A smaller Semiconductor and electronics component (historically the Actuation & Motion Control division) rounds out the portfolio, providing embedded controllers, electromagnetic actuators, and advanced electronics across both defense and commercial markets.

Revenue tends to be recurring—contracts for platform sustainment, in-service support, and spare parts can extend for decades. But the business is also capital-intensive, with significant upfront investment in facilities, tooling, and qualification testing that defense regulators and customers require.

Distinctive Strengths and Moats

Curtiss-Wright’s competitive position rests on a few structural advantages:

Qualification barriers: Once a motion control system is qualified on an aircraft or defense platform, replacing it is prohibitively expensive and risky. Customers and regulators will not casually swap suppliers. This creates a durable “installed base” advantage that persists across platform production runs and upgrades.

Single-source or duopoly positions: For many of its most critical products, CW is the sole supplier or one of two to major aerospace contractors. This is not anticompetitive—it reflects genuine technical difficulty, capital requirements, and certification hurdles that protect the incumbent from easy disruption.

Vertical integration: The company operates many of its own manufacturing facilities, reducing dependence on tier-two suppliers and offering tighter quality control—a significant value proposition in defense, where reliability is non-negotiable.
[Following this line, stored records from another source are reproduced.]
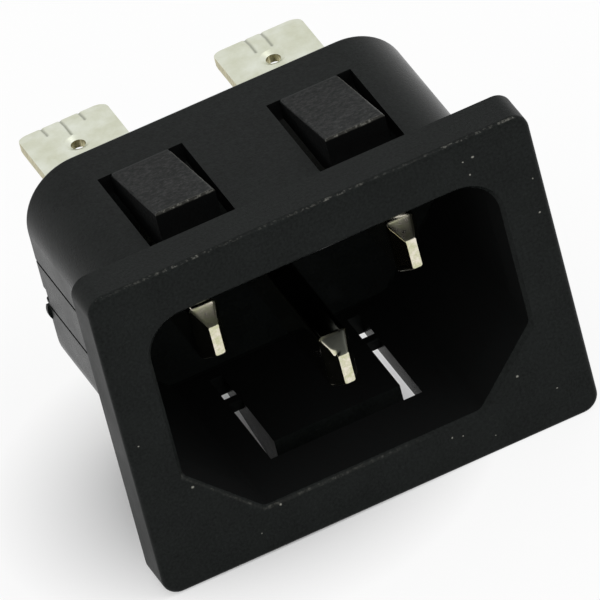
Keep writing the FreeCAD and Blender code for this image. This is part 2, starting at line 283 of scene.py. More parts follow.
def burnished(tree, place, outline, ramp, dots, look):
    """How far the skin is worn in dashes along rubbed edges and specks on the flange's front, plus a painted
    highlight on the ramps' right edges.

    The rubbing fades with the distance from a line along each edge; the painted highlight on the ramps' right
    edges follows the turn of the normal; the dots break both up.
    """
    x, y, z = add(tree, "SeparateXYZ", [place]).outputs
    normal = add(tree, "NewGeometry").outputs["Normal"]
    normal_x, _, normal_z = add(tree, "SeparateXYZ", [normal]).outputs
    profile = add(tree, "CombineXYZ", [0.0, y, z])
    front_y = -look.flange / MM
    top_z = look.flange_top / MM
    crest_in, crest_down = 0.16, 0.05      # the crest's line, from the flange's front and its top, in mm
    rim_out = 0.14                         # the rim's line, from the socket's outline
    tip_in, tip_down = 0.05, 0.15          # the tips' line, from the free ends and from the flange's top

    # the flange's upper front edge, in runs about 2 mm long
    clump = add(tree, "TexNoise", {"Vector": place, "Scale": 0.55, "Detail": 2.0})
    runs = add(tree, "MapRange", [clump, 0.37, 0.7, 0.04, 0.3])
    crest = (0.0, front_y + crest_in, top_z - crest_down)
    crest_off = add(tree, "VectorMath", [profile, crest], operation="DISTANCE").outputs["Value"]
    crest_near = add(tree, "MapRange", [crest_off, 0.12, 0.04, 0.0, 1.0])
    crest_wear = add(tree, "Math", [dots, runs], operation="MULTIPLY")
    crest_wear = add(tree, "Math", [crest_wear, crest_near], operation="MULTIPLY")

    # the socket's rim, below and to the left
    rim_off = add(tree, "Math", [outline, rim_out], operation="SUBTRACT")
    rim_off = add(tree, "Math", [rim_off], operation="ABSOLUTE")
    rim_wear = add(tree, "Math", [dots, 0.09, 0.012], operation="MULTIPLY_ADD")
    for near in (add(tree, "MapRange", [rim_off, 0.13, 0.03, 0.0, 1.0]),
                 add(tree, "MapRange", [y, front_y + 0.13, front_y + 0.2, 1.0, 0.0]),
                 add(tree, "MapRange", [x, 4.1, -0.5, 0.0, 1.0]),
                 add(tree, "MapRange", [z, -2.0, -4.0, 0.0, 1.0])):
        rim_wear = add(tree, "Math", [rim_wear, near], operation="MULTIPLY")

    # the ramps' right edges, on the lamp's side, get a painted highlight; their free ends are worn
    right_edge_highlight = add(tree, "Math", [dots, 0.22, 0.08], operation="MULTIPLY_ADD")
    for near in (add(tree, "MapRange", [normal_x, 0.3, 0.63, 0.0, 1.0]),
                 add(tree, "MapRange", [normal_z, 0.35, 0.6, 0.0, 1.0])):
        right_edge_highlight = add(tree, "Math", [right_edge_highlight, near], operation="MULTIPLY")
    tip = (0.0, look.catch_gap / MM + tip_in, top_z - tip_down)
    tip_off = add(tree, "VectorMath", [profile, tip], operation="DISTANCE").outputs["Value"]
    tip_near = add(tree, "MapRange", [tip_off, 0.15, 0.07, 0.0, 1.0])
    tip_wear = add(tree, "Math", [dots, 0.28, 0.05], operation="MULTIPLY_ADD")
    tip_wear = add(tree, "Math", [tip_wear, tip_near], operation="MULTIPLY")
    ramp_highlight_and_wear = add(tree, "Math", [right_edge_highlight, tip_wear], operation="MAXIMUM")
    ramp_highlight_and_wear = add(tree, "Math", [ramp_highlight_and_wear, ramp], operation="MULTIPLY")

    # specks, each at its place on the front, with edges made ragged by shaking the place
    shake = 0.16
    ragged = add(tree, "TexNoise", {"Vector": place, "Scale": 3.0}).outputs["Color"]
    shaken = add(tree, "VectorMath", [ragged, (shake, shake, shake), place], operation="MULTIPLY_ADD")
    # rubbed edges and the painted highlight on the ramps together; the specks join below
    wear_and_highlight = add(tree, "Math", [crest_wear, rim_wear], operation="MAXIMUM")
    wear_and_highlight = add(tree, "Math", [wear_and_highlight, ramp_highlight_and_wear], operation="MAXIMUM")
    for speck_x, speck_z, radius in SPECKS:
        centre = (speck_x + shake / 2, front_y + shake / 2, speck_z + shake / 2)
        speck_off = add(tree, "VectorMath", [shaken, centre], operation="DISTANCE").outputs["Value"]
        speck = add(tree, "MapRange", [speck_off, 0.93 * radius, 0.27 * radius, 0.0, 0.5])
        wear_and_highlight = add(tree, "Math", [wear_and_highlight, speck], operation="MAXIMUM")
    return wear_and_highlight


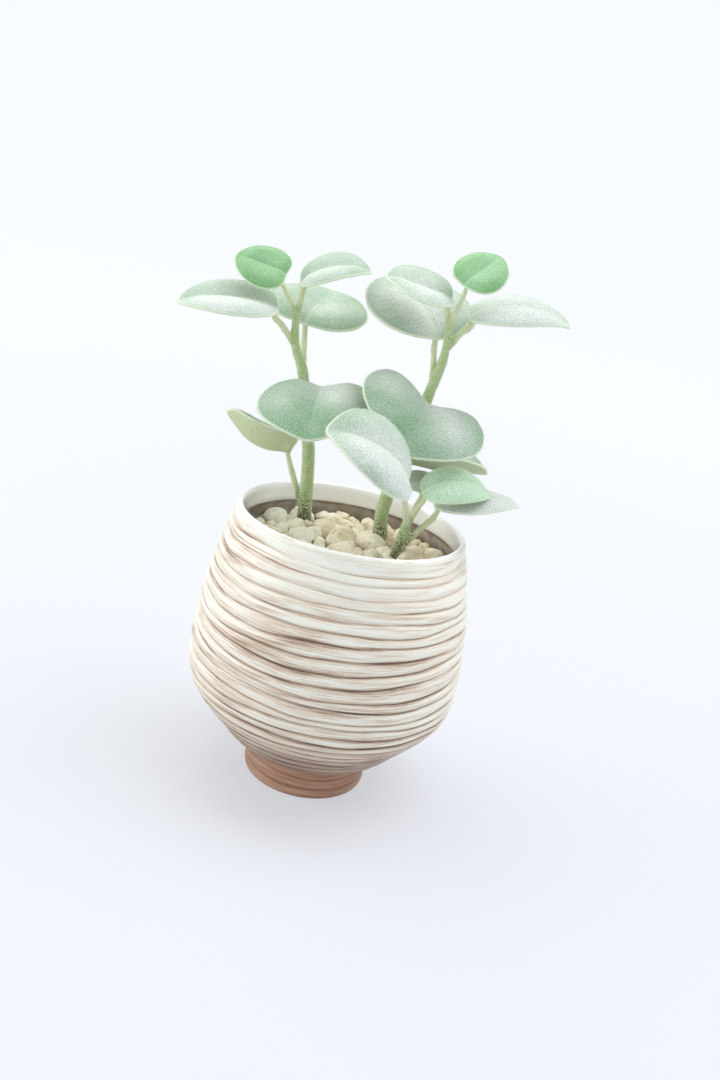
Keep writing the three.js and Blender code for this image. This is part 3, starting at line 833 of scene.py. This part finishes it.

Specialized engineering: Decades of work in aerospace-grade motion control, in extreme temperatures, vibration, and electromagnetic environments, have built engineering depth that is difficult to replicate. The company attracts and retains engineers with deep domain expertise.

Pressures and Risks

Several headwinds constrain the business:

Defense spending cycles: U.S. defense budgets are inherently political and cyclical. A slowdown in military modernization, a shift away from platforms that use CW subsystems, or a severe budget squeeze can compress demand quickly. Curtiss-Wright is not exposed to the structural booms in unmanned systems the way pure drone makers are; it remains tied to traditional platform refresh cycles.

Integration risk in M&A: Curtiss-Wright has grown substantially through acquisition—of companies like Esterline (2018) and Meggitt (in an ongoing 2022-2023 process). Integrating these deals, retaining talent, and realizing synergies are material operational challenges. Large acquisitions can mask underlying organic growth weakness.

Industrial segment exposure: The Industrial segment is more cyclical and competitive than Aerospace & Defense. Energy prices, capital spending by oil operators, and power generation demand all matter. A prolonged energy downturn will pressure margins and cash flow here.

Supply chain complexity: While vertical integration is a strength, the company still depends on global suppliers for specialty materials, electronics components, and sub-assemblies. Geopolitical tensions, tariffs, and supply disruptions (as seen in 2022-2023) introduce friction and cost pressure.

Margin sustainability: Aerospace & Defense customers are sophisticated and powerful. As platforms mature and production stabilizes, pricing pressure and competition can erode margins. The company must continuously invest in process innovation and automation to defend profitability.

How to Research It

The 10-K filing is essential. Look for segment revenue trends, gross margins by division, backlog composition, and customer concentration (defense typically shows heavy reliance on a few major platform builders). The company reports backlog and book-to-bill ratios, useful indicators of forward demand.

Analyst reports from aerospace/defense specialists often illuminate platform cycles and competitive positioning better than generic equity research. Trade publications like Aviation Week track military modernization priorities and platform timelines.

Quarterly earnings calls reveal management’s reading of near-term demand, integration progress, and cash deployment priorities. Listen for discussion of new platform wins, contract extensions, and industrial segment organic growth rates.

Valuation commonly trades on multiples of EBITDA or free cash flow, with a typical peer set including TransDigm, Heico, Esterline’s predecessors (now part of CW post-acquisition), and other specialized aerospace suppliers. Compare CW’s multiples, margins, and return on capital to peers to assess relative value and execution quality.

Watch the health of major platform programs—F-35, Super Hornet, Chinook helicopter, Virginia-class submarine, etc.—since CW’s fortunes track the modernization priorities of the U.S. military. Annual defense budget debates and platform procurement cycles matter for multi-year planning.